To the world outside, they were this strong Army couple ministering to families in grief. At home, it was arguments, strained dinner conversation and simmering resentments.

From their home in Fayetteville, N.C., she had her own vision of the war. "I lost more friends. There were so many casualties from home. Not from death. But from (wives) just quitting. From (them) walking away from their situations because they just did not have the strength to do it anymore."

Lisa was also deciding secretly by 2006, she says, that the marriage was over -- something her husband said he never realized until they both began telling their stories this year.

It was the epiphany Chris had in 2008 -- triggered by his younger daughter's chastening remark about missed birthdays, and a long contemplative plane ride back to Afghanistan -- that began the turnaround. The next year, he came home pleading with his wife to begin marriage counseling.

"I'm on bended knee, 'Hey, I got it. I screwed up. This is the last chance. I love you,' " Chris says.

She was reluctant. They had attempted counseling without success. But this time, the counselor helped them see the walls they built between them, and the bricks began coming down.

"She actually gave us the desire to try," Lisa says.

A work in progress

"By no stretch of the imagination should you walk out of this room thinking that our marriage is fixed," Chris tells the troops. "It's not. We're still working at it. But the key is, we're committed to working at it."

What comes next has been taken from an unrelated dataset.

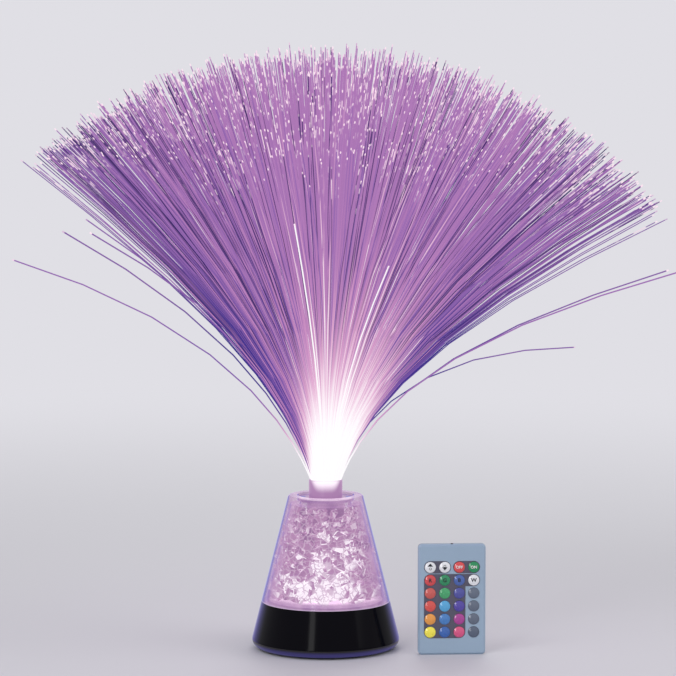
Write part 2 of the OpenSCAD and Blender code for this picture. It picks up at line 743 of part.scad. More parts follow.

This month, Chris and Lisa dissected their marriage again before Navy SEALs and their spouses in San Diego. This week, they are addressing audiences of Army elite troops and spouses in sessions at Fort Bragg. They will continue the presentations to reach as many special operations troops and their families as possible.

The message for their ongoing discussion is always the same.

"The commander and I are absolutely committed to preserving the force," Chris says.

The first step is seeking help, he says.

"All we need," Chris says, "is for you guys, without going into any detail at all, to simply raise your hand and say, 'Yes, my story is similar to Sgt. Maj. Faris' and Lisa's."